Roseanne Barr is opening up about the racist tweet that caused ABC to cancel the Roseanne reboot.
In an interview on Rabbi Shmuley Boteach’s podcast, Barr remarked, “It’s really hard to say this, but I didn’t mean what they think I meant.”
“I don’t want to run off and blather on with excuses, but I apologize to anyone who thought, or felt offended and who thought that I meant something that I, in fact, did not mean. It was my own ignorance, and there’s no excuse for that ignorance,” she continued.
Becoming tearful, she added, “I definitely feel remorse.”
“I’m a lot of things, I’m a loud mouth and all that stuff, but I’m not stupid, for God’s sake,” Barr tearfully told Boteach. “I never would have wittingly called any black person…a monkey.”
Although the interview was made public on Sunday, The Blast reported it was recorded just two days after the sitcom’s cancellation. It has since been announced ABC has greenlit a spinoff, with which Barr will not be involved.

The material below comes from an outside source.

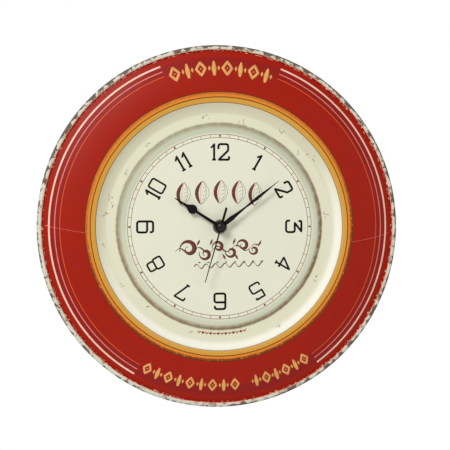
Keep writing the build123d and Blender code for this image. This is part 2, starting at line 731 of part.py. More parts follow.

On May 29, ABC canceled Roseanne after Barr, who starred as wife and mother Roseanne Conner, shared (and then deleted) a tweet comparing former Barack Obama advisor Valerie Jarrett, who is black, to an ape.
Barr later tweeted that she “mistakenly thought [Jarrett] was white.”
In a statement announcing the show’s cancellation, president of ABC Entertainment Channing Dungey wrote, “Roseanne’s Twitter statement is abhorrent, repugnant and inconsistent with our values, and we have decided to cancel her show.”
Addressing her initial response to the backlash over the tweet, Barr said in the podcast that she wasn’t trying to excuse her behavior but rather provide people with “an explanation” when she previously said “Ambien tweeting” was to blame for her remarks
“I was impaired, you know,” she said.
Continuing, Barr explained to Boteach: “I horribly regret it. Are you kidding? I lost everything, and I regretted it before I lost everything.”
Barr, who previously revealed she had begged ABC to let her “make amends,” went on to share that when the network hired her, “they asked me to get off Twitter, because I’m always saying things.”
“I ask people if you look at my tweet don’t defend me. I’ve done something egregious and I don’t want to be defended. I don’t want to get any more racism going from what I did, I don’t want that. I don’t want to be defended,” Barr added.
A source previously told PEOPLE that Barr is “in deep darkness and is very remorseful” following the scandal.
“She’s not intentionally hurtful,” said the insider. “They all loved each other on the Roseanne set. It really was one big happy family.”